What this gets to is that even if Judeo-Christian has some abstract ideal reality, there was no Judeo-Christian civilization before large numbers of Jews abandoned the civilization of Judaism as it had developed organically over the centuries. The civilization only became labeled Judeo-Christian in rhetoric after most Western Jews had abandoned their customary and traditional religion, whether for a congregational faith more recognizable to Christians in the form of the Reform movement, out and out secularism, and in a large number of cases, conversion to Christianity (to name three individuals of Jewish familial origin who were raised Christian no matter their adult faith, Ludwig Wittgenstein, Karl Popper, and Karl Marx).
The civilizational tension among Jews is evident today in the world’s only Jewish state, Israel. Many secular Jews are for all practical purposes members of Western civilization who happen to have a Jewish ethnic and nominal religious identity. In contrast, Haredi Jews are fully steeped in the mores and orientation of the classical Jewish civilization that matured in early modern Europe. The conflict between the Haredim and secular Jews is not just one of religious observance but of civilizational identity and affinity (with Masortim occupying the middle ground).
Western civilization as a project after Late Antiquity and before the modern period was never a partnership between the Jews and Western Christians. It was the project of Western Christian societies, which eventually fractured during the Reformation, and repaired themselves back into some sort of whole in the wake of the Peace of Westphalia. The transformations of the 18th century ushered in the revolutionary changes which allowed for Jews to become participants in Western civilization as something besides Christians.

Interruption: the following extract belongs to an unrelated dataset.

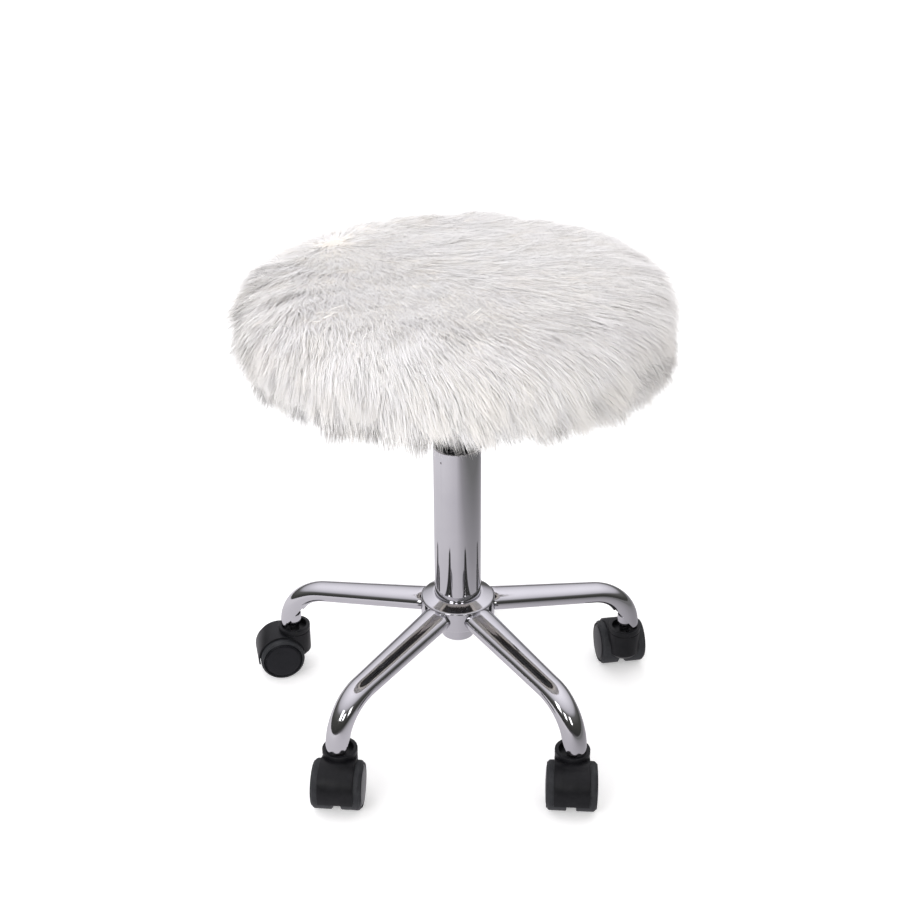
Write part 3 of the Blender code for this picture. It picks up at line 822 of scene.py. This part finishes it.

In general, though I understand that for the public history is often a useful fiction, I prefer attempting to model the past with the greatest fidelity to the reality we can reconstruct among those with the will and ability to understand. The emergence of Western civilization as we understand it, post-Christian civilization, the nymph stage of the universal liberal democratic civilization which was to conquer the 21st century (but hasn’t, and may never!), is historically contingent on particular peoples, places, and cultural threads. Those threads properly constituted simply make the term Judeo-Christian seem peculiar and inappropriate. Therefore, amongst those who aim to know, the proper appellations must be applied so as to illuminate rather than obscure and obfuscate.**
* Some Jews also existed outside of the world of Christianity and Islam, such as the Cochin Jews of southern India, or the Jews of Kaifeng, who were probably originally an extension of Central Asian Jewry. These groups were part of the Diaspora intellectual and culturally, at least initially (the Jews of Kaifeng eventually lost their last rabbi, probably in the 19th century, and assimilated into the Han majority or converted to Islam).
** I have not written much about Islam in this post, but the term Judeo-Christian also misleads many people into thinking that traditional Christianity and traditional Judaism have more similarities of belief and practice than either do with Islam. In fact Islam and Judaism are arguably more similar than either is to Christianity due to the emphasis on prescribed ritual and law incumbent upon the laity guided by a non-priestly scholarly class, whether it be rabbis or the ulema.